Today, the GCC states are bracing themselves in the midst of the rhetoric traded between the Trump administration and Iran. As things escalate, there is fear of a major fallout, especially if the Trump administration — with his hawkish officials and ardent opponents of the Iran nuclear deal — exit the nuclear deal. Already Iranian President Hassan Rouhani and his top officials have upped the ante by threatening major consequences, including aggressively resuming its nuclear enrichment programme, if the US exits the nuclear deal.

European leaders led by French President Emmanuel Macron in his first state visit under the Trump administration, followed by German Chancellor Angela Merkel, in a last-ditch effort are attempting to persuade Trump to save the deal in exchange of slapping Iran over its ballistic missile programme and pressing Tehran to enforce a ban on Iran’s missile tests and moderating its behaviour, which includes not meddling in regional affairs from Iraq to Syria Lebanon and Yemen.
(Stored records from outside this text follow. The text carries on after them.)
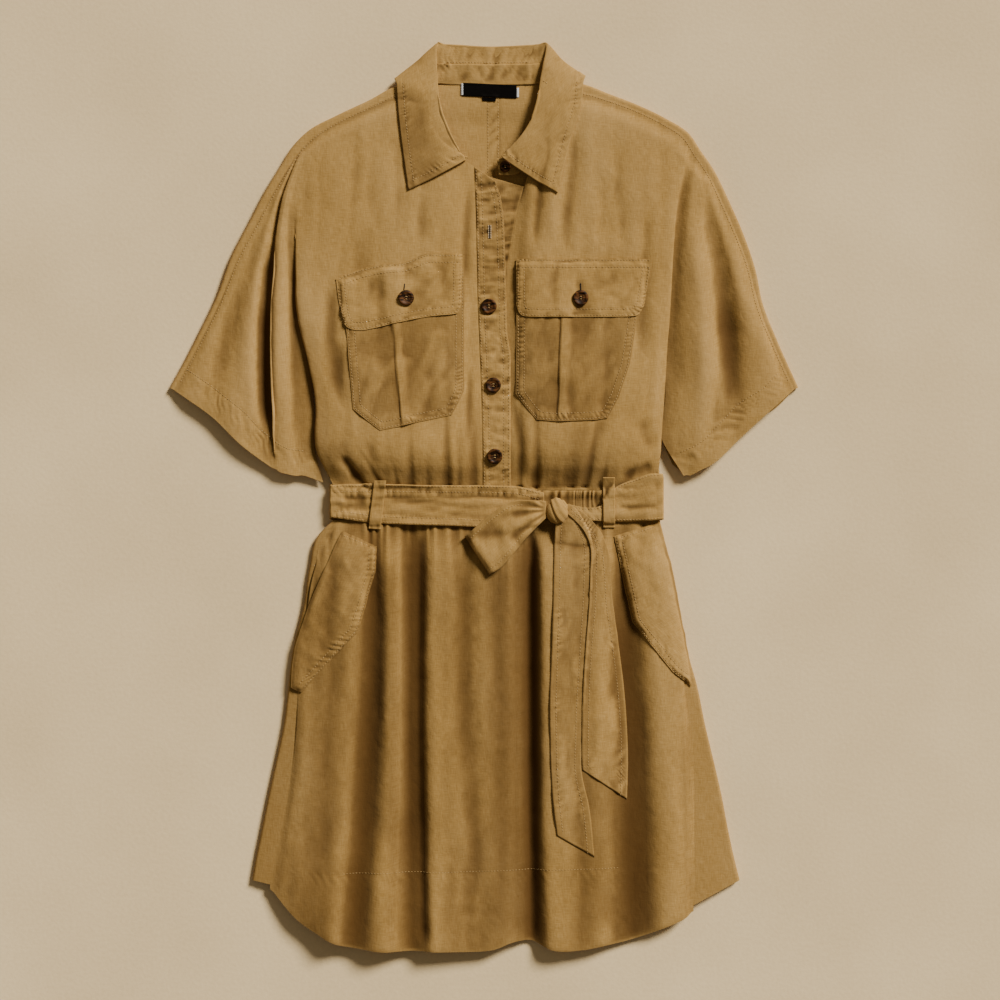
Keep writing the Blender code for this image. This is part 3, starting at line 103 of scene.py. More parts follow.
class BackLine(NamedTuple):
    """A line down a back panel: where it starts on the neck seam or the top fold, and its end."""

    start: tuple | float
    end: tuple


class Gather(NamedTuple):
    """A crease above the belt: a trough that rises from the waist seam and leans sideways."""

    x: float
    lean: float
    half_width: float
    depth: float
    reach: float


class SkirtLine(NamedTuple):
    """A ridge or valley down the front of the skirt, with its place and height at each level."""

    name: str
    waist_x: float
    hip_x: float
    thigh_x: float
    low_x: float
    hem_x: float
    hem_y: float
    waist_z: float
    hip_z: float
    thigh_z: float
    low_z: float


TOP_FOLD_LEFT = (
    # points of the fold along shoulder and sleeve top: x, y, inset of the seam, height of the seam
    (-60, 430, 10, 7.4), (-80, 429, 9.5, 7.4), (-93, 426.5, 8, 7.4), (-122, 412, 6.5, 7.2),
    (-154, 397, 6, 7), (-186, 379.5, 8.5, 7), (-202, 363, 9, 7), (-213, 345, 8.5, 7),
    (-227.5, 321.5, 8.5, 7), (-245, 288, 8, 7), (-265.5, 248, 7, 6.8), (-280.5, 207, 6, 6.6),
    (-296, 175, 5.5, 6.4), (-315.5, 137, 5, 6), (-329, 113, 5, 5.6),
)

TOP_FOLD_RIGHT = (
    (70, 430, 10, 7.4), (88, 431, 9.5, 7.4), (103, 428.5, 8.5, 7.4), (128.5, 419, 6, 7.2),
    (157, 408, 5.5, 7), (185.5, 394.5, 5.5, 7), (212.5, 377, 6, 7), (224, 360, 6.5, 7), (236.5, 342, 6.5, 7),
    (252.5, 310, 7, 7), (268.5, 273.5, 7, 6.8), (281, 237, 6, 6.6), (289, 200, 5.5, 6.4), (304, 162, 5, 6),
    (326, 113, 5, 5.6),
)

LEVELS = (0.0, 0.25, 0.50, 0.76, 0.91, 1.0)  # share of a line at each level of the front tables
FRONT_STEPS = (2, 3, 4, 3, 3)
FRONT_COLUMN = 8.0
LEFT_CORNER = 0.403  # share of the top seam where the shoulder line turns down the sleeve
RIGHT_CORNER = 0.440
LEFT_UNDERARM = 0.61  # share of a line where body side and sleeve part
RIGHT_UNDERARM = 0.68

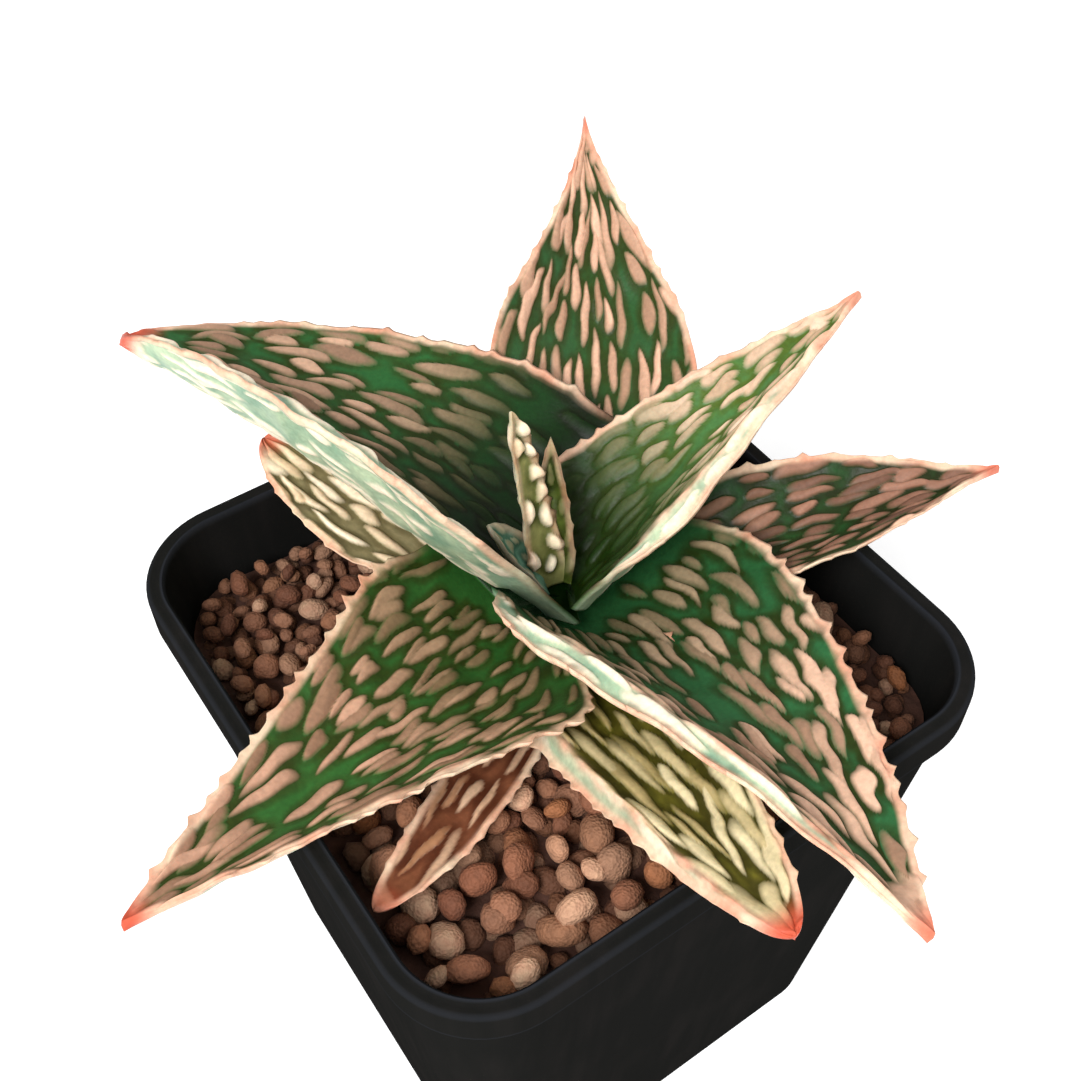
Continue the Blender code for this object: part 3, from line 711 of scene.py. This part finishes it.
def leafPoints(spec, skin, index, grid, bump, teeth):
    # the blade is cupped across, thin at its margins and thick along its keel
    along, across, under = grid
    centre, side, lift = leafFrame(spec, along[:, 0])
    fold = np.radians(spec["fold"] + spec["open"] * along[:, :1])
    half = halfWidth(spec, along, across)
    # a leaf whose base lies under another's margin tucks its own margin down there
    tuck = np.where(across < 0, *skin.get("tuck", (0, 0))) * smoothStep(0.54, 0.4, along) * across * across
    cup = half * np.abs(across) ** rosette["cupPower"] * np.sin(fold) - lipDrop(spec, along, across) - tuck
    thin = rosette["edgeThick"]
    edge = min(thin, 0.5 * spec["thick"]) * (1 - 0.5 * along) / 2
    keel = (spec["thick"] - thin) * (1 - 0.7 * along) * np.minimum(1.0, 3 * half / spec["width"] + 0.3)
    # gentle waves keep the blade from being a perfect sheet
    down, aside = along * spec["length"], across * half
    wave = (0.22 * np.sin(down * 0.42 + index) * np.sin(aside * 0.5 + 2 * index)
            + 0.12 * np.sin(down * 0.9 + aside * 0.7))
    wave = wave * smoothStep(0, 0.1, along) * smoothStep(1.0, 0.85, along)
    height = np.where(under > 0, -(edge + keel * (1 - across * across)) + wave - bump * skin["rise"] * 0.5,
                      edge + wave + bump * skin["rise"])
    outward = (side[:, None] * (np.sign(across) * np.cos(fold))[..., None]
               + lift[:, None] * np.sin(fold)[..., None])
    points = (centre[:, None] + side[:, None] * (half * across * np.cos(fold))[..., None]
              + lift[:, None] * (cup + height)[..., None] + outward * teeth[..., None])
    # the margins of the base turn back to clasp the stem
    clasp = np.where(across < 0, *skin.get("clasp", (0, 0))) * np.abs(across) ** 1.6
    clasp = clasp * smoothStep(0.26, 0.0, along)
    return points - heading(spec, 0 * along) * clasp[..., None]


def closeEnds(spec, points):
    # one flat list of points and its faces, with a fan of triangles over the base and over the tip
    rings, around = points.shape[:2]
    flat = points.reshape(-1, 3)
    base = flat[:around].mean(0)
    tip = flat[-around:].mean(0) + heading(spec, np.array(1.0)) * 0.15
    faces = ringFaces(rings, around)
    first, last, start = rings * around, rings * around + 1, (rings - 1) * around
    faces += [[(j + 1) % around, j, first] for j in range(around)]
    faces += [[start + j, start + (j + 1) % around, last] for j in range(around)]
    return np.vstack([flat, base, tip]), faces


def leafMasks(spec, skin, index, grid, bump, tone):
    # pattern holds the bumps, the horny lines and the pale sides; where holds the tip, the painted shade
    # towards the heart and the tone, which off the bumps is the painted shade of their gaps
    along, across, under = grid
    half = halfWidth(spec, along, across)
    lip = lipDrop(spec, along, across)
    down, aside = along * spec["length"], across * half
    upper = 1 - under
    # the outside of a lip is as pale as the underside, and its ridge and its margin are horny
    deepest = np.where(across < 0, *spec["lip"])
    turned = smoothStep(0.03, 0.16, lip / max(max(spec["lip"]), 1.0)) * upper
    ridge = np.exp(-((np.abs(across) - rosette["lipStart"] - 0.03) * half / 0.55) ** 2)
    ridge = ridge * (deepest > 0) * upper
    ridge = ridge * smoothStep(0.1, 0.3, along) * (0.45 + 0.55 * np.sin(down * 0.9 + index) ** 2)
    margin = smoothStep(half - 1.1, half - 0.35, np.abs(aside)) * 0.9 * smoothStep(0.03, 0.22, along)
    line = np.maximum(margin * skin.get("edge", 1.0), ridge)
    tip = smoothStep(spec["length"] - 4.2, spec["length"] - 0.6, down) * skin["tip"]
    # painted shade on the upper side, towards the heart of the rosette
    heart = smoothStep(32, 5, down) * skin["heart"] * (1 - turned) * upper
    opaque = np.ones_like(along)
    masks = {"pattern": np.stack([bump, line, np.maximum(under, turned), opaque], -1).reshape(-1, 4),
             "where": np.stack([tip, heart, tone, opaque], -1).reshape(-1, 4)}
    # the two points that close the ends look like their neighbours
    return {key: np.vstack([mask, mask[:1], mask[-1:]]) for key, mask in masks.items()}


def makeLeaf(name, index, material):
    spec, skin = leaves[name], skins[name]
    dice = np.random.default_rng(leafMesh["seed"] + index)
    grid = along, across, under = leafGrid(spec)
    upper, lower = scatterBumps(spec, skin, dice, False), scatterBumps(spec, skin, dice, True)
    highTop, toneTop = bumpField(spec, upper, along, across)
    highLow, toneLow = bumpField(spec, lower, along, across)
    fade = smoothStep(1.0, 0.9, np.abs(across)) * smoothStep(0.0, 0.04, along)
    bump = np.where(under > 0, highLow, highTop) * fade
    tone = np.where(under > 0, toneLow, toneTop)
    teeth = np.where(across > 0, toothLine(spec, skin, dice, along), toothLine(spec, skin, dice, along))
    bare = skin.get("bare", 0.1)
    teeth = teeth * smoothStep(0.93, 1.0, np.abs(across)) * smoothStep(bare, bare + 0.1, along)
    points, faces = closeEnds(spec, leafPoints(spec, skin, index, grid, bump, teeth))
    masks = leafMasks(spec, skin, index, grid, bump, tone)
    piece = makePiece(pieceName(name), points, faces, material, masks)
    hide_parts(name)
    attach(piece, "root")
    return len(faces)


def pieceName(node):
    # leaf_left_high becomes leafLeftHigh
    words = node.split("_")
    return words[0] + "".join(word.capitalize() for word in words[1:])


# the crown of the stem ends below the youngest leaves, and their bases swell it in folds
stem = dict(radius=4.45, sunk=3.5, dome=0.8, sides=48, folds=5, foldDepth=0.06)


def youngGreen():
    # the crown between the leaf bases: smooth and waxy; its dark olive is painted shade, as it always lies in
    # shade
    material, tree, shader = newMaterial("crownGreen")
    cloud = noise(tree, objectPlace(tree), 500.0, 3.0)
    tree.links.new(mixColour(tree, cloud, "#161f08", "#34400f"), shader.inputs["Base Color"])
    shader.inputs["Roughness"].default_value = 0.5
    return material


def makeStem():
    low, high = (np.array(corner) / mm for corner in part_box("stem"))
    radius, sides, crown = stem["radius"], stem["sides"], high[2] - stem["sunk"]
    profile = [(low[2], radius), (low[2] + 8, radius), (high[2] - 12, radius)]
    profile += [(crown - radius * stem["dome"] * (1 - math.sin(a)), radius * math.cos(a))
                for a in np.linspace(0, math.pi / 2 - 0.15, 8)]
    angle = np.arange(sides) * 2 * math.pi / sides
    rings = []
    for height, wide in profile:
        deep = stem["foldDepth"] * np.sin(stem["folds"] * angle + height)
        fold = wide * (1 + deep * smoothStep(high[2] - 12, high[2] - 6, height))
        rings.append(np.stack([rosette["x"] + fold * np.cos(angle), rosette["y"] + fold * np.sin(angle),
                               np.full(sides, height)], 1))
    points = np.concatenate(rings + [[[rosette["x"], rosette["y"], crown]]])
    faces = ringFaces(len(rings), sides) + [list(range(sides))[::-1]]
    start, last = (len(rings) - 1) * sides, len(rings) * sides
    faces += [[start + i, start + (i + 1) % sides, last] for i in range(sides)]
    piece = makePiece("crown", points, faces, youngGreen())
    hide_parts("stem")
    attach(piece, "root")


# the camera's angles are in degrees; its distance and target and the floor's reach are in millimetres
studio = dict(azimuth=-34.07, elevation=48.86, roll=-0.62, distance=172.6, target=(5.8, 10.1, 86.0),
              lens=44.74, floorReach=3000.0, floorGlow=0.3, roomLight=0.6, white=(1, 1, 1, 1))

# the lamps point at the plant; places and sizes are in metres
lamps = {
    "keyLamp": dict(place=(-0.55, -0.3, 0.7), size=0.35, power=9.0),
    "fillLamp": dict(place=(0.5, -0.5, 0.6), size=0.6, power=1.5),
}
lampTarget = (0.0, 0.0, 0.09)


def makeFloor():
    # matt white card
    material, tree, shader = newMaterial("whiteCard")
    shader.inputs["Base Color"].default_value = linearColour("#f7f7f7")
    shader.inputs["Roughness"].default_value = 0.9
    shader.inputs["Emission Color"].default_value = studio["white"]
    shader.inputs["Emission Strength"].default_value = studio["floorGlow"]
    reach = studio["floorReach"]
    corners = np.array([[-reach, -reach, 0], [reach, -reach, 0], [reach, reach, 0], [-reach, reach, 0]])
    makePiece("floor", corners, [[0, 1, 2, 3]], material, smooth=False)


def makeLight():
    world = bpy.data.worlds.new("softRoom")
    bpy.context.scene.world = world
    world.use_nodes = True
    background = world.node_tree.nodes["Background"]
    background.inputs["Color"].default_value = studio["white"]
    background.inputs["Strength"].default_value = studio["roomLight"]
    for name, spec in lamps.items():
        lamp = bpy.data.lights.new(name, "AREA")
        lamp.size = spec["size"]
        lamp.energy = spec["power"]
        holder = bpy.data.objects.new(name, lamp)
        bpy.context.scene.collection.objects.link(holder)
        holder.location = spec["place"]
        direction = mathutils.Vector(lampTarget) - mathutils.Vector(spec["place"])
        holder.rotation_euler = direction.to_track_quat("-Z", "Y").to_euler()


def makeCamera():
    azimuth, elevation, roll = (math.radians(studio[key]) for key in ("azimuth", "elevation", "roll"))
    back = np.array([math.sin(azimuth) * math.cos(elevation), -math.cos(azimuth) * math.cos(elevation),
                     math.sin(elevation)])
    level = np.cross([0, 0, 1], back)
    level /= np.linalg.norm(level)
    upright = np.cross(back, level)
    right = level * math.cos(roll) + upright * math.sin(roll)
    up = upright * math.cos(roll) - level * math.sin(roll)
    camera = bpy.data.cameras.new("camera")
    camera.lens = studio["lens"]
    camera.sensor_width = 36.0
    camera.clip_start = 0.01
    holder = bpy.data.objects.new("camera", camera)
    bpy.context.scene.collection.objects.link(holder)
    matrix = mathutils.Matrix(np.stack([right, up, back], 1).tolist()).to_4x4()
    place = (np.array(studio["target"]) + back * studio["distance"]) * mm
    matrix.translation = mathutils.Vector(place.tolist())
    holder.matrix_world = matrix
    bpy.context.scene.camera = holder
    bpy.context.scene.view_settings.view_transform = "Standard"


makePot(blackPlastic())
print("pot done")
makeGranules(bakedClay())
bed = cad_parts["granule_bed"]
bed.data.materials.clear()
bed.data.materials.append(shadedBed())
print("granules done")
total = 0
for order, leafName in enumerate(leaves):
    total += makeLeaf(leafName, order, leafSkin(pieceName(leafName) + "Skin", skins[leafName]))
makeStem()
print("leaves done, faces", total)
makeFloor()
makeLight()
makeCamera()
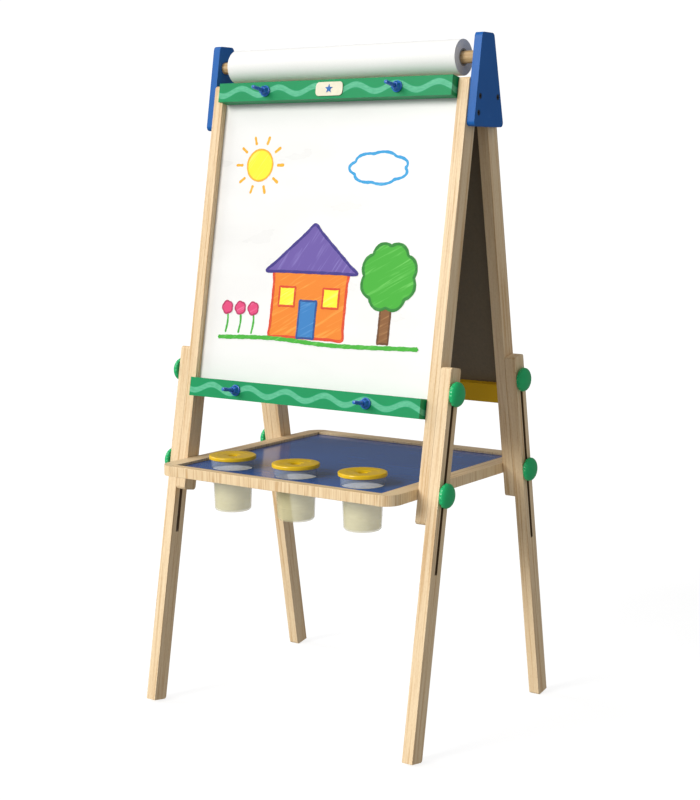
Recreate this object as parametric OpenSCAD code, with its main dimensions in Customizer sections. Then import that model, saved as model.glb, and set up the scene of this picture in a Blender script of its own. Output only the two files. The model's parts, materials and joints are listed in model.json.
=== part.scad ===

But will this persuade Trump to change his mind? Meanwhile, Iran’s Foreign Minister Mohammad Javad Zarif has warned, saying that attempts “to try to appease the (US) president would be an exercise in futility”.

Given the fractured state of affairs in the region, the GCC is bracing to deal with the likely fallout of Iran’s retributions through its proxies against the US and its allies in the region. The clock is ticking.